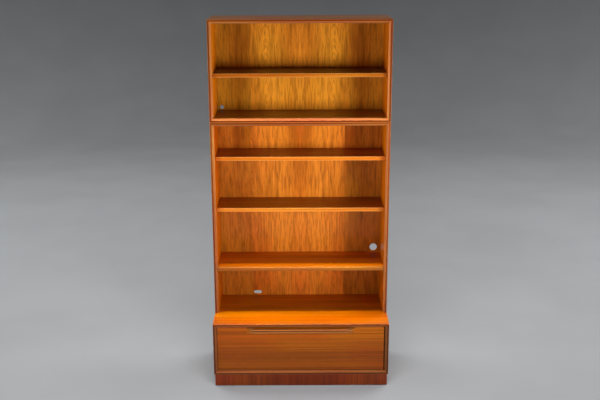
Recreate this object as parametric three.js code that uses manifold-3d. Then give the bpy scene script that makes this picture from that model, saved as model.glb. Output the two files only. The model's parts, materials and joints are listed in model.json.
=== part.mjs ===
// A teak bookcase of three stacked cases: a deep base cabinet on a plinth, with one wide drawer,
// and two shallower open cases with adjustable shelves on hidden wire supports.
// Millimetres. +X is to the right, +Y to the back and +Z up. The origin is on the floor, under the
// middle of the footprint.

import * as THREE from "three";
import { mergeVertices } from "three/addons/utils/BufferGeometryUtils.js";
import Module from "manifold-3d";

const wasm = await Module();
wasm.setup();

// ---------------------------------------------------------------------------------------------
// Driving dimensions
// ---------------------------------------------------------------------------------------------

const WIDTH = 900;
const HEIGHT = 1865;
const BASE_DEPTH = 432;
const CASE_DEPTH = 280; // both open cases
const BASE_TOP = 348; // top face of the base cabinet
const SEAM = 1362; // joint between the two open cases
const BOARD = 19; // thickness of every carcass board

// Solid front lippings: a flat band outside, a bevel inside.
const LIPPING_DEPTH = 20;
const LIPPING_FLAT = 10;
const BEVEL_DEPTH = 12;
const MITRE_GAP = 0.2;

// Back panels sit in a rebate, set in from the rear edges.
const PANEL = 6;
const PANEL_INSET = 9;
const REBATE = 8;
const PANEL_CLEARANCE = 0.5;

// Cable holes in the back panels: centre x and height above the floor.
const ROUND_HOLE = { x: 396, z: 623.5, radius: 20 };
const SLOT_HOLE = { x: -236, z: 364.5, radius: 9, length: 42 };
const SMALL_HOLE = { x: -408, z: 1396, radius: 10 };

// Shelves and the rows of holes for their wires.
const SHELF = 20;
const SHELF_END_GAP = 2;
const SHELF_REAR_GAP = 2;
const SHELF_LIPPING = 12;
const SHELF_EASING = 2;
const ROW_PITCH = 38.5;
const MIDDLE_ROWS = { first: 125.5, count: 22 }; // first row above the case's lower edge
const TOP_ROWS = { first: 114, count: 7 };
const MIDDLE_SHELVES = [
  { name: "shelf_lower", row: 3, setback: 9 },
  { name: "shelf_centre", row: 11, setback: 50 },
  { name: "shelf_upper", row: 18, setback: 50 },
];
const TOP_SHELVES = [{ name: "shelf_top", row: 3, setback: 35 }];

// Wire supports: a straight run in the shelf's kerf and a leg at each end, bent into the side.
const WIRE_RADIUS = 1.5;
const WIRE_FRONT = 80; // front leg, behind the case's front
const WIRE_SPAN = 155;
const WIRE_INSET = 4; // centre of the straight run, inside the shelf's end
const WIRE_BEND = 4;
const WIRE_HOLE = { radius: 2, depth: 9 };
const KERF = { depth: 9, height: 4, lead: 8 };

// Plinth and glides.
const GLIDE = { radius: 8, height: 3, inset: 9 };
const PLINTH_TOP = 69;
const PLINTH_BOARD = 18;
const PLINTH_SETBACK = 12;
const PLINTH_SIDE_INSET = 4;
const PLINTH_REAR_INSET = 10;

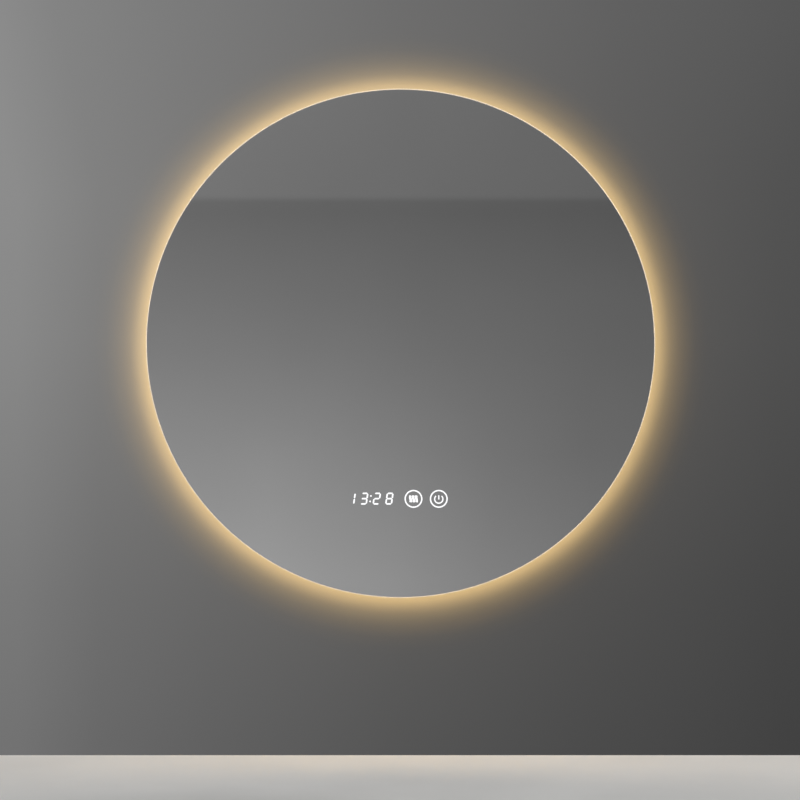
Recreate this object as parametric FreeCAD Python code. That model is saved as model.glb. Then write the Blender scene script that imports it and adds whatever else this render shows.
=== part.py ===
import FreeCAD, Part
import math
import os

from FreeCAD import Vector

# Round back-lit bathroom mirror with a clock and two touch keys, hung on a wall bar.
# Millimetres. +X is right and +Z is up as the mirror is looked at, and +Y points into the wall.
# The origin is on the wall, at the middle of the wall bar's row of screw slots.
# The wall is the plane y = 0, so everything in the mirror has a negative y.

overcut = 1.0                # how far a cutting body reaches past the face that it cuts

# ---- mirror glass
glass_diameter = 800.0
glass_thickness = 5.0
glass_arris = 0.8            # polished bevel on the front edge
glass_overhang = 33.5        # glass beyond the frame's lips, which hides the light

# ---- frame: an extruded double-flanged section rolled into a ring
frame_depth = 27.25
frame_wall = 1.6
channel_depth = 8.5          # light channel, from the lips' tips down to the web
bond_flange = 12.4           # front flange inside the web, which carries the glass
ledge_width = 10.4           # rear flange inside the web, which carries the panel
frame_joint_gap = 0.6        # butt joint of the rolled ring, at the top
splice_length = 62.0
splice_thickness = 2.0
splice_side_gap = 0.3        # splice plate to the frame's flanges
splice_seat_gap = 0.3        # splice plate to the web

# ---- adhesive pads between frame and glass
bond_thickness = 1.0
bond_pad_length = 40.0
bond_pad_width = 12.0
bond_pad_count = 16

# ---- light: strip, its chips and the opal cover
strip_width = 10.0
strip_thickness = 0.4
strip_glue = 0.3
strip_end_gap = 22.0         # between the strip's two ends, at the bottom
led_pitch = 33.3
led_length = 3.5
led_width = 2.8
led_height = 0.8
led_solder = 0.02
diffuser_thickness = 1.5
diffuser_setback = 0.4       # cover's outer face below the lips' tips
diffuser_end_gap = 1.0
strip_plug_length = 16.0
strip_plug_width = 8.0
strip_plug_height = 3.0

# ---- hook: two interlocking bars, one on the wall and one on the mirror
hang_depth = 180.0           # from the glass's top edge down to the wall bar's screws
bar_thickness = 2.5
hook_clearance = 0.25        # each side of a lip in its slot
hook_lip = 12.0              # height of the wall bar's lip above its step
hook_tip_clearance = 0.5     # below the mirror bar's lip
hook_lead_in = 1.0           # bevel on the lips' tips
bar_flange = 19.0            # height of the flat flange of either bar
wall_bar_length = 340.0
hanger_bar_length = 400.0
slot_spacing = 100.0
slot_count = 4
slot_width = 5.5
slot_length = 12.0
slot_height = 11.0           # from the flange's lower edge up to the slots

# ---- back panel
panel_thickness = 1.0
panel_inset = 8.0            # panel's edge inside the frame's lips
panel_screw_count = 6
panel_screw_first_angle = 0.0
vent_count = 9
vent_length = 4.0
vent_height = 30.0
vent_pitch = 14.0
vent_drop = 26.0             # from the driver's lower edge to the vents
bead_length = 150.0
bead_width = 16.0
bead_height = 1.8
bead_slope = 2.0
bead_inset = 123.5           # from the panel's edge to a bead's middle
bead_angles = (-158.0, -125.0, -55.0, -22.0)
bumper_radius = 10.0
bumper_tip_radius = 8.5
bumper_inset = 36.5          # from the panel's edge to a bumper's middle
bumper_angles = (-142.0, -38.0, 0.0, 180.0)

# ---- fasteners, which are prisms because they repeat and are small
shank_sides = 8
head_sides = 12
screw_shank = 2.8
screw_head = 7.0
screw_head_height = 1.9
screw_length = 7.0
screw_hole_clearance = 0.15  # round a screw's shank
rivet_shank = 3.2
rivet_head = 6.4
rivet_head_height = 1.0
rivet_length = 6.0
rivet_count = 3
rivet_spacing = 160.0
rivet_height = 11.0          # from the hanger bar's step up to its rivets
rivet_hole_clearance = 0.1

# ---- driver, which makes low voltage for the light, the clock and the heating film
driver_length = 170.0
driver_width = 46.0
driver_depth = 19.0
driver_wall = 1.6
driver_cover_thickness = 2.0
driver_tape_thickness = 1.0
driver_tape_length = 150.0
driver_tape_width = 36.0
driver_x = -45.0
driver_z = 60.0
driver_ledge_length = 7.0
lead_board_gap = 0.3         # leads to the board that they pass behind
board_thickness = 1.6
board_gap = 0.3              # board to the walls round it
transformer_length = 26.0
transformer_width = 22.0
transformer_height = 10.0
capacitor_radius = 5.0
capacitor_height = 10.0
capacitor_pitch = 14.0
capacitor_count = 2
capacitor_sides = 16

# ---- junction box for the house cable
box_gap = 42.0               # from the driver's end to the box
box_length = 74.0
box_width = 50.0
box_depth = 20.0
box_wall = 2.0
box_boss_width = 7.0
box_cover_margin = 4.0       # cover beyond the box, all round
box_cover_thickness = 1.2
terminal_length = 36.0
terminal_width = 16.0
terminal_height = 11.0
terminal_shift = 12.0        # from the box's middle towards the driver's level
terminal_pole_count = 3
terminal_pole_pitch = 11.0
terminal_screw_radius = 2.4
terminal_screw_rise = 1.0
terminal_slot_width = 5.0
terminal_slot_depth = 6.0
bush_bore_radius = 4.5
bush_neck_radius = 7.0
bush_flange_radius = 10.0
bush_flange_thickness = 2.0
bush_inner_length = 4.0
bush_neck_clearance = 0.1
bush_drop = 11.0              # below the box's middle
earth_stud_radius = 2.0
earth_stud_length = 12.0
earth_nut_across = 7.0
earth_nut_height = 3.2
earth_nut_clearance = 0.05
earth_tag_thickness = 1.0
earth_tag_width = 9.0
earth_rise = 30.0            # from the box up to the earth stud

# ---- low-voltage and mains leads: flat twin cable
lead_width = 5.0
lead_thickness = 2.0
lead_level = 5.0             # panel's inner face to the lead's near face
lead_bend = 18.0             # radius on the lead's centreline
lead_hole_clearance = 0.2
lead_inside = 5.5            # how far a lead reaches into a housing, from its outer face
lead_split = 9.0             # each output lead from the driver's middle line
mains_lead_drop = 14.0       # mains lead below the driver's middle line
strip_lead_run = 48.0        # from the driver's end to the strip lead's drop
control_lead_run = 24.0      # from the driver's end to the control lead's drop
strip_lead_low = 62.0        # strip lead's low run above the frame's web
clip_length = 8.0
clip_wall = 1.6
clip_lead_gap = 0.2
grommet_flange = 2.0
grommet_wall = 1.5
grommet_seat_gap = 0.3       # its flange to the curved web

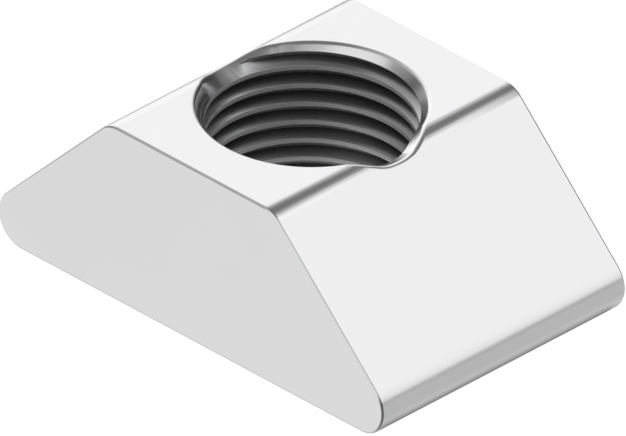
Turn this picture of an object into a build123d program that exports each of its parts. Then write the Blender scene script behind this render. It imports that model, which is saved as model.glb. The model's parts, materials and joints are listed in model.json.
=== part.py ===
"""T slot nut: a bar with a trapezoid section and one threaded hole through its top.

The nut slides along a T slot.  Its two sloping flanks pull up against the slot's lips,
and a screw comes down through the slot into the hole.  The hole is almost as wide as
the flat top, so the chamfer round its mouth runs over both rounded top edges and
breaks out on the flanks.

Millimetres, +Z up.  The origin is on the hole's axis, at the bottom face.  +X is across
the bar and +Y is along it.  The thread's turns are too fine for this model: the hole
has the thread's minor diameter, which is the width that its crests leave open.
"""

import os
from math import asin, cos, pi, radians, sin, tan

from build123d import *

os.makedirs("parts", exist_ok=True)

# The bar's section
top_width = 7.8           # between the lines where the flat top and the flanks would meet
height = 6.8
flank_angle = 45.0        # slope of each flank above the bottom face, in degrees
top_edge_radius = 1.0
bottom_edge_radius = 1.1

# The bar's length, and the broken edges of its two ends
bar_length = 11.4
end_edge_break = 0.1

# The hole, tapped M8 x 0.75
thread_diameter = 8.0
thread_pitch = 0.75
minor_drop = 1.0825       # a metric thread's minor diameter is this many pitches smaller
minor_radius = (thread_diameter - minor_drop * thread_pitch) / 2

# The chamfer round the hole's upper mouth, and the one round its lower mouth
mouth_diameter = 7.85
mouth_depth = 0.45
lower_mouth_chamfer = 0.45

# The tool that cuts the upper mouth
tool_sections = 25        # for each half turn
tool_margin = 0.3         # how far the tool reaches past the chamfer on both sides
tool_headroom = 1.0       # how far it stands above the nut

half_top = top_width / 2
half_base = half_top + height / tan(radians(flank_angle))


def mouth_section(turn):
    """The mouth tool's outline in the upright plane across the chamfer.

    The chamfer follows the nut's skin as a rolling ball would.  Its spine runs round the
    axis at the mouth's radius, mouth_depth under the skin.  From there it takes its lower
    edge straight in on the hole's wall, and its upper edge square out on the skin.
    """
    slope = radians(flank_angle)
    across = mouth_diameter / 2 * cos(turn)
    along = mouth_diameter / 2 * sin(turn)

    # The skin turns from the flat top to the flank over this arc, seen from the spine
    corner = max(top_edge_radius, mouth_depth)
    past_flat = across - (half_top - corner * tan(slope / 2))
    arc = corner - mouth_depth
    if past_flat <= 0:
        tilt, depth = 0.0, mouth_depth
    elif past_flat < arc * sin(slope):
        tilt = asin(past_flat / arc)
        depth = corner - arc * cos(tilt)
    else:
        tilt = slope
        depth = (across - half_top) * tan(slope) + mouth_depth / cos(slope)

    lower = Vector(minor_radius * cos(turn), minor_radius * sin(turn), height - depth)
    spine = Vector(across, along, height - depth)
    upper = spine + Vector(sin(tilt), 0, cos(tilt)) * mouth_depth
    reach = (upper - lower).normalized() * tool_margin
    inner, outer = lower - reach, upper + reach
    top = height + tool_headroom
    outer_top, inner_top = Vector(outer.X, outer.Y, top), Vector(inner.X, inner.Y, top)
    return Face(Wire.make_polygon([inner, outer, outer_top, inner_top]))


# Half of the tool for the upper mouth, from -Y round by +X to +Y
with BuildPart() as mouth_tool:
    turns = [pi * n / (tool_sections - 1) - pi / 2 for n in range(tool_sections)]
    loft([mouth_section(turn) for turn in turns])

with BuildPart() as t_slot_nut:
    with BuildSketch(Plane.XZ) as section:
        with BuildLine():
            Polyline(
                (-half_base, 0),
                (half_base, 0),
                (half_top, height),
                (-half_top, height),
                close=True,
            )
        make_face()
        fillet(section.vertices().group_by(Axis.Y)[0], bottom_edge_radius)
        fillet(section.vertices().group_by(Axis.Y)[-1], top_edge_radius)
    extrude(amount=bar_length / 2, both=True)
    ends = faces().filter_by(Axis.Y)
    chamfer(ends.edges(), end_edge_break)

    Hole(minor_radius)
    lower_mouth = edges().filter_by(GeomType.CIRCLE).filter_by_position(Axis.Z, 0, 0)
    chamfer(lower_mouth, lower_mouth_chamfer)
    with PolarLocations(radius=0, count=2):
        add(mouth_tool.part, mode=Mode.SUBTRACT)

t_slot_nut.part.label = "t_slot_nut"
export_step(t_slot_nut.part, "parts/t_slot_nut.step")
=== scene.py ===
import json
from math import asin, atan, atan2, copysign, cos, pi, radians, sin, tan

import bpy
from bpy.props import FloatProperty, FloatVectorProperty, IntProperty, PointerProperty
from bpy.types import NodeSocket, Operator, Panel, PropertyGroup
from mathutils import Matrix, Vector


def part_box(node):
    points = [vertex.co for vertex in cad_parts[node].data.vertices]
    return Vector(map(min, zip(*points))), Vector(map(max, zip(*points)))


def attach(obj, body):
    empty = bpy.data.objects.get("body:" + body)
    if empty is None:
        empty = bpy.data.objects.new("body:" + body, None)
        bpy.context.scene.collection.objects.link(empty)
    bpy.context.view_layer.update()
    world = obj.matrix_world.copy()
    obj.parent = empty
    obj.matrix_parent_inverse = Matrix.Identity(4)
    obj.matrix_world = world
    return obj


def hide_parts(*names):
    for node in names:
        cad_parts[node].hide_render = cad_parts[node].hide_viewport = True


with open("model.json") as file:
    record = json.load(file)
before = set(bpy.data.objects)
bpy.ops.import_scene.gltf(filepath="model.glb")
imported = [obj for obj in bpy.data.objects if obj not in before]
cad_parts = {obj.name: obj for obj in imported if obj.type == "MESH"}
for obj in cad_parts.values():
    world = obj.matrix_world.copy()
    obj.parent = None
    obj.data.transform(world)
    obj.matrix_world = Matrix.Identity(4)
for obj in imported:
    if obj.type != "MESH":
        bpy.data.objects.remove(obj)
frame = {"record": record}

bl_info = {
    "name": "T Slot Nut",
    "version": (1, 0, 0),
    "blender": (4, 5, 0),
    "location": "View3D > Sidebar > T Slot Nut",
    "description": "Models a slide-in nut for a T slot, with its thread and finish, and its studio",
    "category": "Add Mesh",
}

NODE = "t_slot_nut"
LOW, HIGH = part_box(NODE)
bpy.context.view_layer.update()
THREAD = next(mount for mount in frame["record"]["mounts"] if mount["name"] == "thread")
MM = 0.001

# The thread's profile
THREAD_DEPTH = 0.5413         # depth of a metric thread, in pitches
THREAD_FLANK = radians(30)    # how far a flank leans from the plane across the axis
LAND = 0.15 * MM              # width of the flat on a crest
SPARE_TURNS = 2               # turns past each end of the bar, before the cutter is trimmed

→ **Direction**
From the records above, transcribe without alteration every line from the one with "Hole(minor_radius)" to the one with "bpy.context.scene.collection.objects.link(empty)", inclusive.

→ **Task solution**
    Hole(minor_radius)
    lower_mouth = edges().filter_by(GeomType.CIRCLE).filter_by_position(Axis.Z, 0, 0)
    chamfer(lower_mouth, lower_mouth_chamfer)
    with PolarLocations(radius=0, count=2):
        add(mouth_tool.part, mode=Mode.SUBTRACT)

t_slot_nut.part.label = "t_slot_nut"
export_step(t_slot_nut.part, "parts/t_slot_nut.step")
=== scene.py ===
import json
from math import asin, atan, atan2, copysign, cos, pi, radians, sin, tan

import bpy
from bpy.props import FloatProperty, FloatVectorProperty, IntProperty, PointerProperty
from bpy.types import NodeSocket, Operator, Panel, PropertyGroup
from mathutils import Matrix, Vector


def part_box(node):
    points = [vertex.co for vertex in cad_parts[node].data.vertices]
    return Vector(map(min, zip(*points))), Vector(map(max, zip(*points)))


def attach(obj, body):
    empty = bpy.data.objects.get("body:" + body)
    if empty is None:
        empty = bpy.data.objects.new("body:" + body, None)
        bpy.context.scene.collection.objects.link(empty)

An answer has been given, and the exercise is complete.